Video helps pinpoint bombing suspect

Investigators have been poring over millions of photographic and video images such as this photo taken as one of two explosions ripped into crowds at this week's Boston Marathon. Photo / AP
Investigators have been poring over millions of photographic and video images such as this photo taken as one of two explosions ripped into crowds at this week's Boston Marathon. Photo / AP

Investigators in the Boston Marathon bombing have spotted one or two potential suspects on video, while President Barack Obama paid a visit under heavy security to offer words of reassurance to the city and a warning to those responsible for the attack: "We will find you."

Mountains of marathon footage yielded a possible breakthrough as investigators zeroed in on a man seen on department store surveillance video dropping off a bag near the finish line and then walking away, City Council President Stephen Murphy said.

In Washington, Homeland Security Secretary Janet Napolitano said the FBI wants to speak with individuals seen in at least one video from the race, but she said she isn't calling them suspects in the twin bombings that killed three people and wounded more than 170. She gave no details on what the video shows.

At an interfaith service honouring the victims, the president sought to inspire a stricken city and comfort an unnerved nation, declaring that Boston "will run again".

"We may be momentarily knocked off our feet," Obama said at the Roman Catholic Cathedral of the Holy Cross. "But we'll pick ourselves up. We'll keep going. We will finish the race."

The crowd applauded as Obama warned those who carried out the attack: "Yes, we will find you. And, yes, you will face justice."

There was a heavy police presence around the cathedral as residents lined up before dawn, hoping to get one of the roughly 2000 seats inside. By 9am, they were being turned away.

Among the hundreds in line was 18-year-old Eli Philips. The college student was a marathon volunteer and was wearing his volunteer jacket. He said he was still shocked that "something that was euphoric went so bad".

Ricky Hall of Cambridge showed up at 8am but was turned away from the line to get inside that was already stretching down at least two city blocks.

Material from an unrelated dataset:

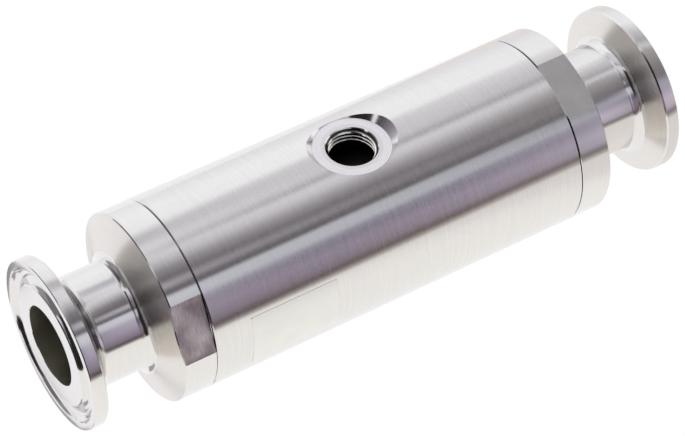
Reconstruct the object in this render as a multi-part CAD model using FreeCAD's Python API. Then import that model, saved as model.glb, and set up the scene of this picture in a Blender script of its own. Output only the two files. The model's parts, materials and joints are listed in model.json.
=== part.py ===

"I came to pay my respects to the victims," he said. He said he was also angry that someone would desecrate the marathon, and he urged maximum punishment for the perpetrators.

Massachusetts Governor Deval Patrick said he shared the frustration that those responsible were still at large, but he said solving the case will not "happen by magic".

"It's going to happen by doing the careful work that must be done in a thorough investigation," Patrick said. "That means going through the couple of blocks at the blast scene square inch by square inch and picking up pieces of evidence and following those trails, and that's going to take some time."

The bombs were crudely fashioned from ordinary kitchen pressure cookers packed with explosives, nails and ball bearings, investigators and others close to the case said.

Investigators suspect the devices were then hidden in black duffel bags and left on the ground.

As a result, they were looking for images of someone lugging a dark, heavy bag.

Investigators had appealed to the public to provide videos and photographs from the race finish line.

One department store video "has confirmed that a suspect is seen dropping a bag near the point of the second explosion and heading off," Murphy said. He said he was briefed by Boston police.

Separately, a law enforcement official confirmed only that investigators had an image of a potential suspect whose name was not known to them and who had not been questioned.

Several media outlets reported that a suspect had been identified from surveillance video taken at a Lord & Taylor department store between the sites of the bomb blasts.

Seven bombing victims remained in critical condition.

Dr Peter Burke, chief of trauma surgery at Boston Medical Center, said that one of the youngest victims, a five-year-old boy, is getting better and "is going to be okay". A blast can often compress a child's chest, bruising the lungs and heart, he said, adding he is pleased with the boy's progress.

Dozens of victims have been released from hospitals, and officials at three hospitals that treated some of the most seriously injured said they expected all their remaining patients to survive.

The blasts killed eight-year-old Martin Richard of Boston, 29-year-old Krystle Campbell of Medford, and Lu Lingzi, a Boston University graduate student from China.